# Start of Given information
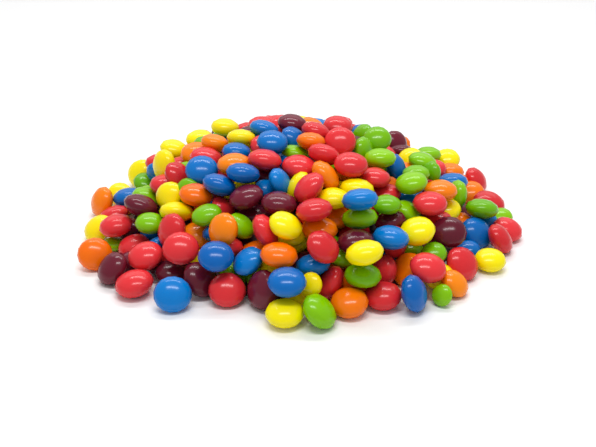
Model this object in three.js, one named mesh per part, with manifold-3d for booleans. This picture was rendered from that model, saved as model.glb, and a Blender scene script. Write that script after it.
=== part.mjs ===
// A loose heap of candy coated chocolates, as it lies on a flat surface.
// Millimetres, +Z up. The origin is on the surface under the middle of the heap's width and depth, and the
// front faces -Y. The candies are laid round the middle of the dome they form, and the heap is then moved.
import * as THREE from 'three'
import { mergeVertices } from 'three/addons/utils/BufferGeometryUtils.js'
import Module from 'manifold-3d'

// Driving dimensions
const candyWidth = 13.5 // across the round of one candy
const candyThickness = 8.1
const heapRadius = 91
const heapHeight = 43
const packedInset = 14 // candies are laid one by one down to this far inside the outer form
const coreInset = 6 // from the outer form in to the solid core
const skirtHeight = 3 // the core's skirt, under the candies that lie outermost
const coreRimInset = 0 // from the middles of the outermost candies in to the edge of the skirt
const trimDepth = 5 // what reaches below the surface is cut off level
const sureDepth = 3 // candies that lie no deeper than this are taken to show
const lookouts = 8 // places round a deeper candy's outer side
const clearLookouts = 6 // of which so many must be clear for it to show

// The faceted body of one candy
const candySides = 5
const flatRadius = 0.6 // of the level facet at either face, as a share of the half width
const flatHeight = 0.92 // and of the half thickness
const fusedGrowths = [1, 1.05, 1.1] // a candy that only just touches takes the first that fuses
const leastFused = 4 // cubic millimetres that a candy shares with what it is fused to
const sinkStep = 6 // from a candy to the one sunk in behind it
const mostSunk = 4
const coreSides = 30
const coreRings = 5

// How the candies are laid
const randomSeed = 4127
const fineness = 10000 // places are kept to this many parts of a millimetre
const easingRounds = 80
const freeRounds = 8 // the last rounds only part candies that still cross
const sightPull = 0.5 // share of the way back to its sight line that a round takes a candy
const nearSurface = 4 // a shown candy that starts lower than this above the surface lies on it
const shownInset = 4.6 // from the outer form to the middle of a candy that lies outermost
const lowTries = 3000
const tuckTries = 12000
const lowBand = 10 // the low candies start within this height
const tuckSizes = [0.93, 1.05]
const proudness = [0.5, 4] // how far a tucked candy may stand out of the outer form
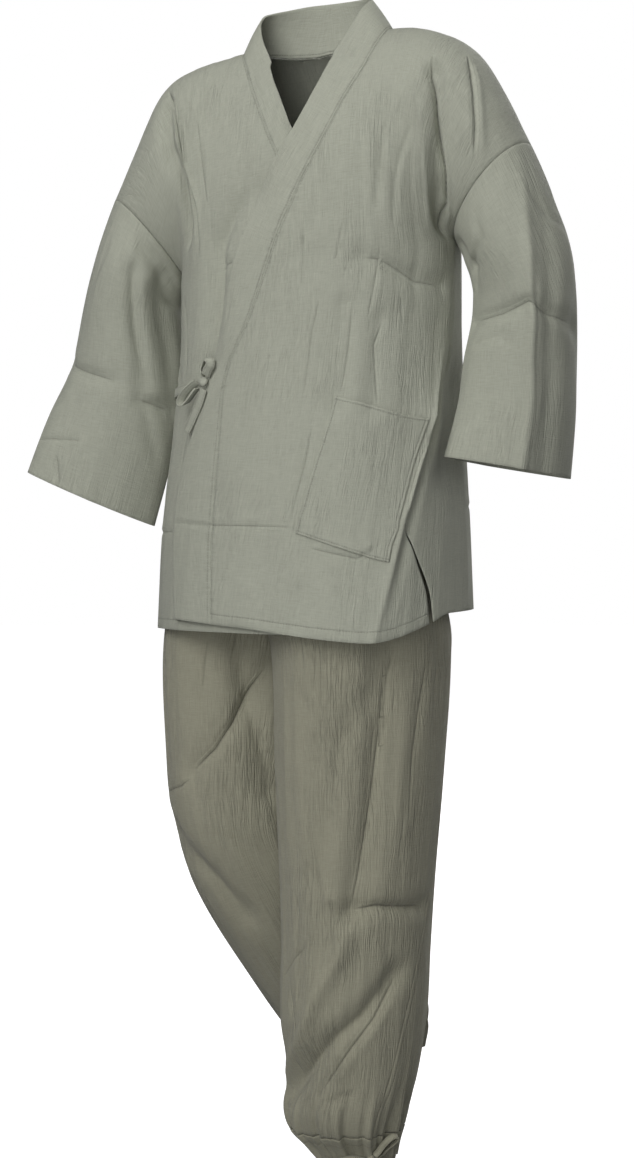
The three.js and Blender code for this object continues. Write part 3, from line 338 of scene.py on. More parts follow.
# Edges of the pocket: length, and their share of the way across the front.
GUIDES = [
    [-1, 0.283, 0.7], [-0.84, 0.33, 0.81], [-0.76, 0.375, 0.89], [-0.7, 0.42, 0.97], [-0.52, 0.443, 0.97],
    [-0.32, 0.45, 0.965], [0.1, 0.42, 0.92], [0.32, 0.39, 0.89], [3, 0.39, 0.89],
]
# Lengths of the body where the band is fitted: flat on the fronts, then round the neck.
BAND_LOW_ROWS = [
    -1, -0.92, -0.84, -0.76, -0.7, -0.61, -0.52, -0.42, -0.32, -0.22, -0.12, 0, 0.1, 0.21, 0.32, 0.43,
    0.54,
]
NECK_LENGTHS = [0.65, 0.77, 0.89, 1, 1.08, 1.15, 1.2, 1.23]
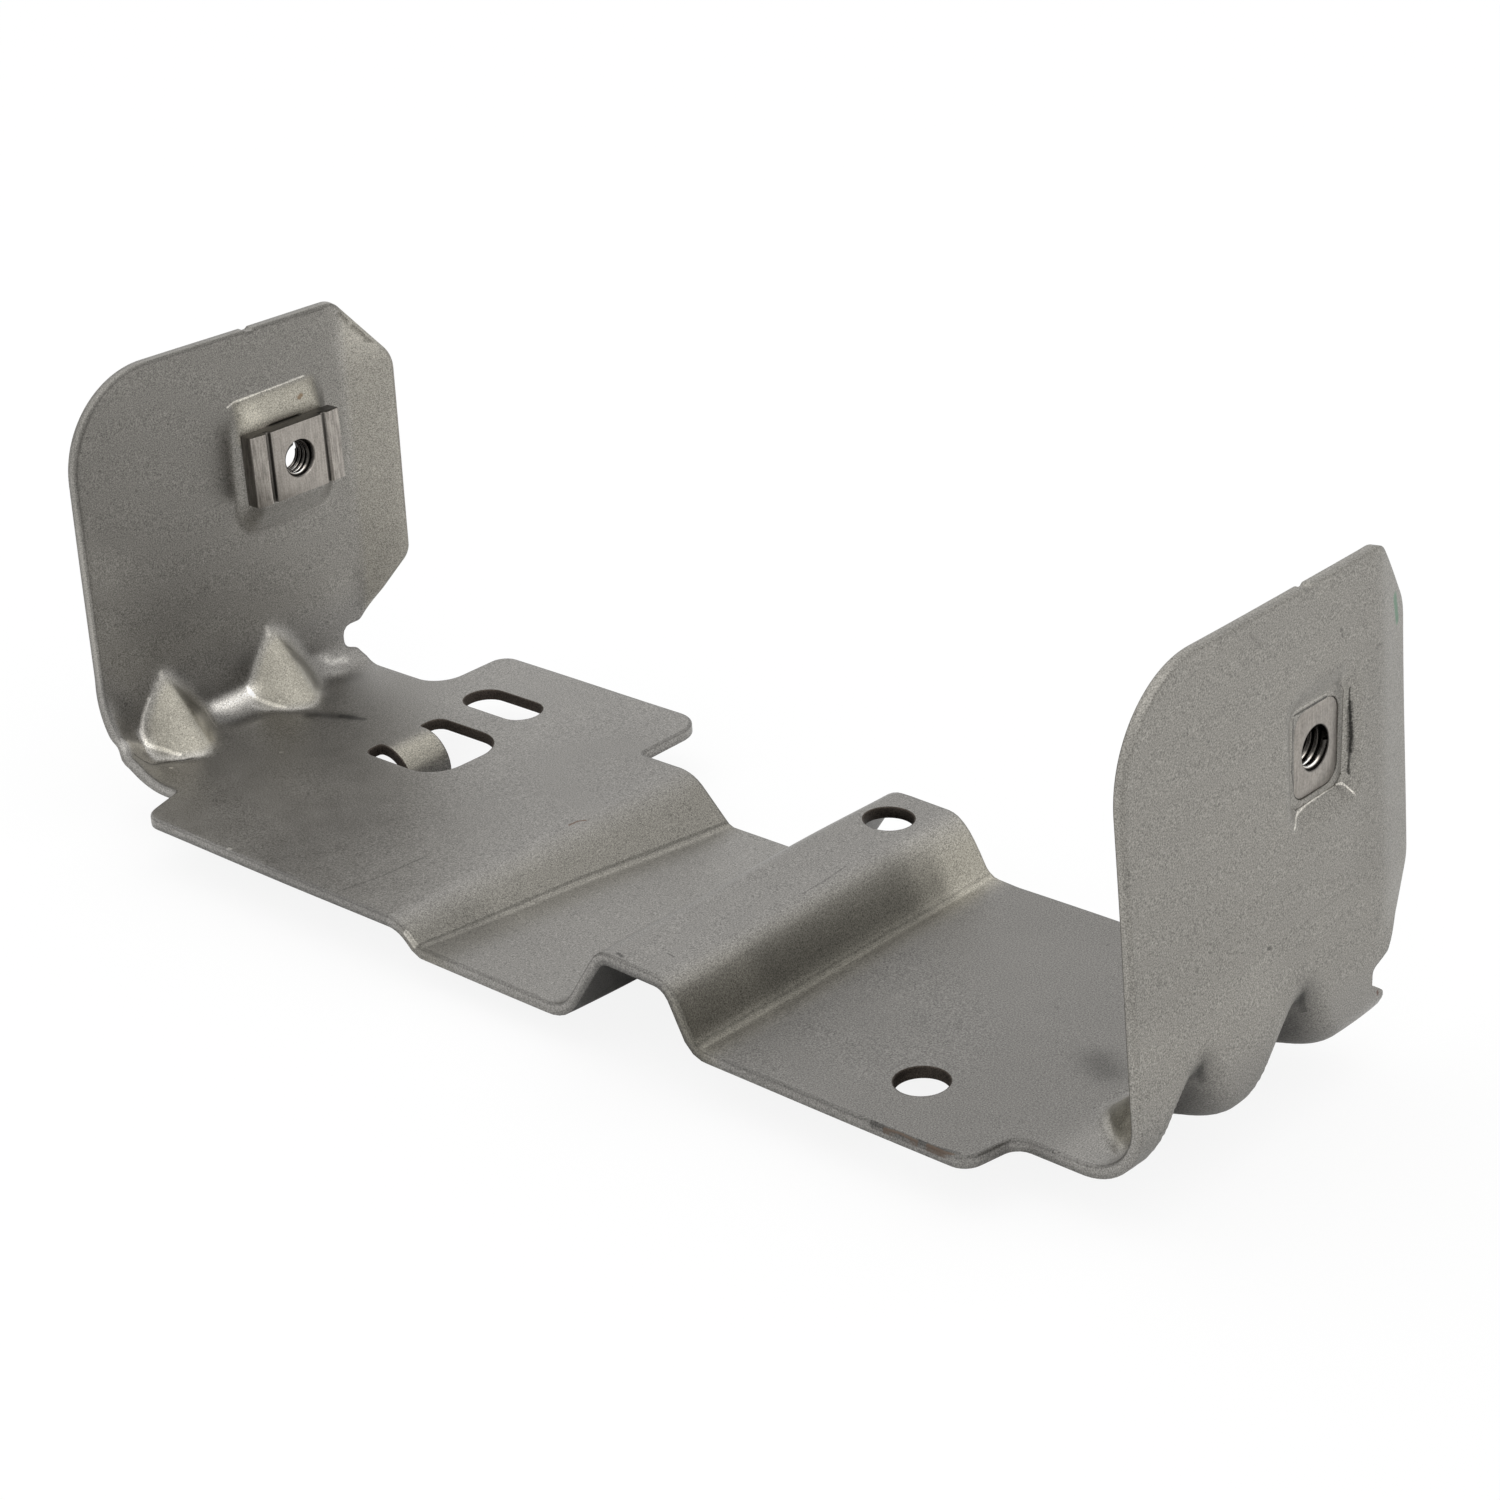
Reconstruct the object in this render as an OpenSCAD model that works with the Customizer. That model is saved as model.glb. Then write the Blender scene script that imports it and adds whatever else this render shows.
# End of Given information
→ Description of the task
Collect each line containing the string "manifold".

→ Exercise solution
Model this object in three.js, one named mesh per part, with manifold-3d for booleans. This picture was rendered from that model, saved as model.glb, and a Blender scene script. Write that script after it.
import Module from 'manifold-3d'